Os miúdos estão mais inteligentes mas menos espertos

ROGÉRIO JÚNIOR        DIÁRIO ECONOMICO       01.07.17

Já não há sapatos esfolados de subir o escorrega ao contrário ou roupa com cor de relva do último trambolhão.

A tecnologia mais evoluída do mundo cabe no bolso das calças e não nos proibimos de a utilizar sempre que precisamos. Habituámo-nos a precisar sempre. Se não sabemos o caminho ligamos o GPS, se temos dúvidas sobre as cores do arco-íris ou o nome do rio que passa em Lisboa vamos ao Google. Está tudo à distância de um clique ou de um swipe. Cansámo-nos de ter de memorizar as coisas mais simples do universo. Desde que haja rede no smartphone sentimo-nos as pessoas mais inteligentes do mundo.
E os miúdos, como grandes esponjas de conhecimento que são, aprendem por inerência.
Se os pais procuram tudo online, eles também o fazem, quais macacos de imitação.
Com tenras idades já sabem como desbloquear o smartphone, jogar e procurar coisas na Internet, acordam antes dos pais e ligam os computadores e as consolas autonomamente.

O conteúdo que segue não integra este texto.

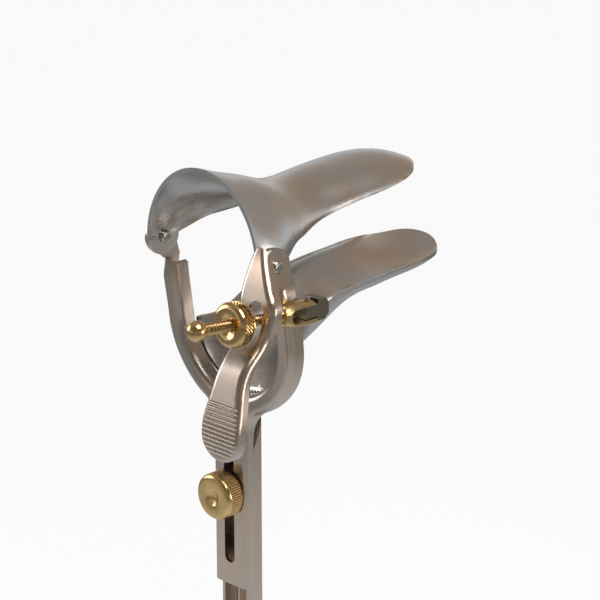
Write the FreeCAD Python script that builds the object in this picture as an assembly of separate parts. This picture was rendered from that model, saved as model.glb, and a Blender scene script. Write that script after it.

Exactamente como dizia a canção dos Xutos: “Putos que crescem sem se ver, basta pô-los em frente à televisão”.
Há uns anos, a AVG Technologies fez um estudo onde indicava que 66% das crianças entre os três e cinco anos sabiam jogar num computador mas apenas 14% sabiam apertar os atacadores.
Não aprenderam como se joga ao peão e ao berlinde, ou que um joelho esfolado não é o fim do mundo. Já não há sapatos esfolados de subir o escorrega ao contrário ou roupa com cor de relva do último trambolhão. Jogar à bola só por obrigação, ou se a consola avariar. São agora adolescentes que cresceram em bolhas individuais com um ecrã à frente, sem noção que lá fora existe um mundo para descobrir. Interagir offline tornou-se coisa do passado e o fator humano desceu a píncaros. Só o umbigo interessa. E esse tem perfil dedicado no Instagram!
Um bom exemplo disso é o bullying. Antigamente não havia massificação deste fenómeno, em vez disso andávamos à pêra uns com os outros, muitas vezes só porque sim e a coisa corria bem.
Não havia dezenas de “amigos” à volta a filmar para gáudio próprio. Se a coisa azedasse a sério os amigos interviam e safavam-se uns aos outros. No máximo com umas nódoas negras e o ego ferido. A história morria ali, ficando apenas para memória futura dos que lá estavam. E como é sabido, cada vez que se contava a história acrescentava-se um ponto, até desvirtuar por completo a realidade e cair no esquecimento do diz que disse.
Agora o que interessa é colocar no Youtube, mostrar aos demais que são “fixes” porque estiveram numa rixa violenta e partilharam tudo live com um sentimento de impunidade do tamanho do planeta, quando na verdade apenas assistiram a um espectáculo deprimente sem nada fazer. E pior, passa em prime time na televisão.
A inteligência cresce de geração para geração, como explica o Efeito Flynn, mas a esperteza, ou como nós portugueses dizemos, o “desenrascanço”, vai no caminho inverso, assim como a interação humana. É mais fácil ter um amigo virtual do que alguém que acompanhe lado a lado, assim como é mais provável comprar novo do que arranjar. E nem pensar em “dar um jeitinho”, excepto se houver um vídeo a explicar passo por passo e não demorar mais do que uns minutos, que o feed do Facebook não se actualiza sozinho.
Não vai faltar muito para que mudar uma lâmpada, acender um fogareiro ou cumprimentar o colega cara a cara sejam tarefas impossíveis de dominar. E esse é o verdadeiro perigo que nos espera.